>> start EXCERPTED RECORDS

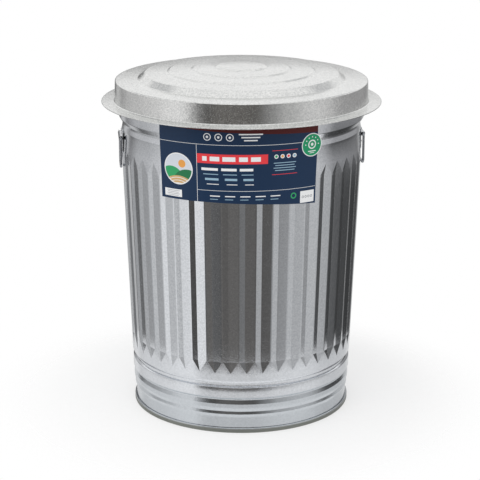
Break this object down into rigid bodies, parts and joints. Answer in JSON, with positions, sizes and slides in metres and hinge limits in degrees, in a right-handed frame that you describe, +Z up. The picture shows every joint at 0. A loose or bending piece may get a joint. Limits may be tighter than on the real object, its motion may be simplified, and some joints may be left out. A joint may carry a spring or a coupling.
{
  "type": "trash can",
  "caption": "Tapered fluted sheet-metal trash can with a raised bottom, a rolled rim, wire drop handles on riveted brackets, a wrap label and a stepped lift-off lid.",
  "frame": {"origin": "centre of the circle on which the foot stands, on the floor", "axes": "+Z up along the can's axis; the drop handles are on -X and +X; the label faces -Y"},
  "size_m": [0.5734, 0.5734, 0.7146],
  "materials": {
    "sheet": "galvanized, with a fine spangle",
    "wire": "galvanized wire",
    "rivet": "plain",
    "label": "printed card, satin",
    "sticker": "printed paper, satin"
  },
  "bodies": {
    "can": {"body_shell": "sheet", "rim_wire": "wire", "base_hoop": "sheet", "bottom_pan": "sheet", "handle_bracket_left": "sheet", "handle_bracket_right": "sheet", "bracket_rivets": "rivet", "label_wrap": "label", "round_sticker": "sticker"},
    "lid": {"lid_shell": "sheet"},
    "left_bail": {"bail_left": "wire"},
    "right_bail": {"bail_right": "wire"}
  },
  "joints": [
    {"name": "lid_lift", "type": "slide", "parent": "can", "child": "lid", "axis": [0, 0, 1], "range_m": [0, 0.15]},
    {"name": "left_bail_swing", "type": "hinge", "parent": "can", "child": "left_bail", "pos_m": [-0.2496, 0, 0.573], "axis": [0, 1, 0], "range_deg": [0, 165]},
    {"name": "right_bail_swing", "type": "hinge", "parent": "can", "child": "right_bail", "pos_m": [0.2496, 0, 0.573], "axis": [0, -1, 0], "range_deg": [0, 165]}
  ]
}
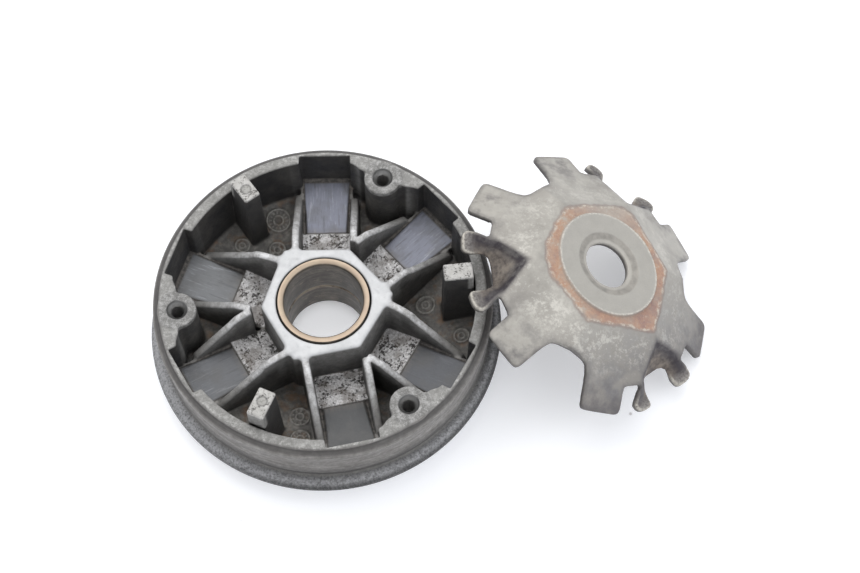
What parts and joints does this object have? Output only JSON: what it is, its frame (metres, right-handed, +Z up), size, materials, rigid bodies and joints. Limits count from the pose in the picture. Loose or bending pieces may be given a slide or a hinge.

>> end EXCERPTED RECORDS

WHAT YOU WILL DO:
What is needed here is an exact reproduction of all the entries.

OUTPUT OF THE TASK:
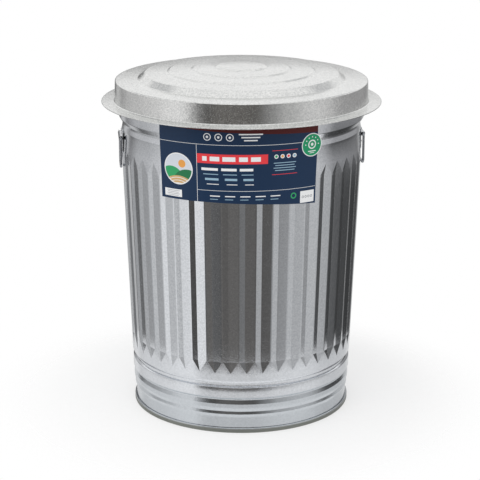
Break this object down into rigid bodies, parts and joints. Answer in JSON, with positions, sizes and slides in metres and hinge limits in degrees, in a right-handed frame that you describe, +Z up. The picture shows every joint at 0. A loose or bending piece may get a joint. Limits may be tighter than on the real object, its motion may be simplified, and some joints may be left out. A joint may carry a spring or a coupling.
{
  "type": "trash can",
  "caption": "Tapered fluted sheet-metal trash can with a raised bottom, a rolled rim, wire drop handles on riveted brackets, a wrap label and a stepped lift-off lid.",
  "frame": {"origin": "centre of the circle on which the foot stands, on the floor", "axes": "+Z up along the can's axis; the drop handles are on -X and +X; the label faces -Y"},
  "size_m": [0.5734, 0.5734, 0.7146],
  "materials": {
    "sheet": "galvanized, with a fine spangle",
    "wire": "galvanized wire",
    "rivet": "plain",
    "label": "printed card, satin",
    "sticker": "printed paper, satin"
  },
  "bodies": {
    "can": {"body_shell": "sheet", "rim_wire": "wire", "base_hoop": "sheet", "bottom_pan": "sheet", "handle_bracket_left": "sheet", "handle_bracket_right": "sheet", "bracket_rivets": "rivet", "label_wrap": "label", "round_sticker": "sticker"},
    "lid": {"lid_shell": "sheet"},
    "left_bail": {"bail_left": "wire"},
    "right_bail": {"bail_right": "wire"}
  },
  "joints": [
    {"name": "lid_lift", "type": "slide", "parent": "can", "child": "lid", "axis": [0, 0, 1], "range_m": [0, 0.15]},
    {"name": "left_bail_swing", "type": "hinge", "parent": "can", "child": "left_bail", "pos_m": [-0.2496, 0, 0.573], "axis": [0, 1, 0], "range_deg": [0, 165]},
    {"name": "right_bail_swing", "type": "hinge", "parent": "can", "child": "right_bail", "pos_m": [0.2496, 0, 0.573], "axis": [0, -1, 0], "range_deg": [0, 165]}
  ]
}
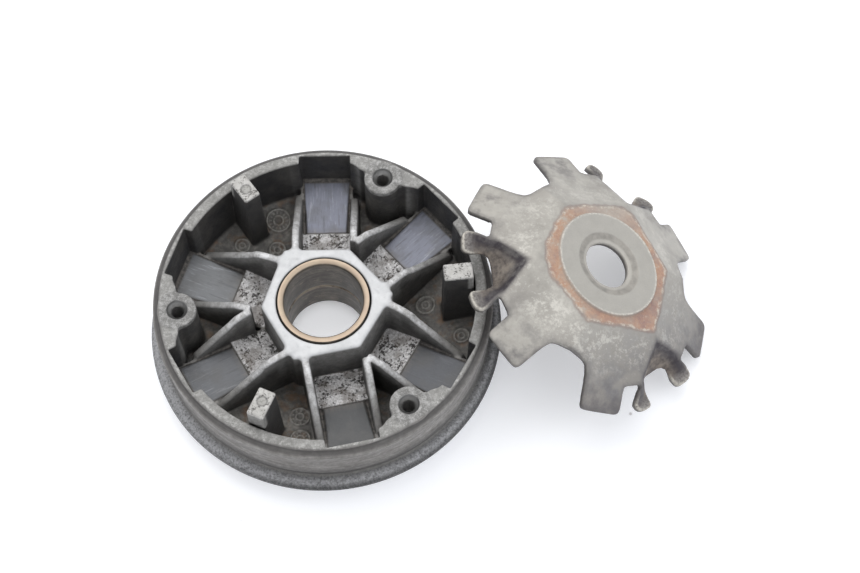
What parts and joints does this object have? Output only JSON: what it is, its frame (metres, right-handed, +Z up), size, materials, rigid bodies and joints. Limits count from the pose in the picture. Loose or bending pieces may be given a slide or a hinge.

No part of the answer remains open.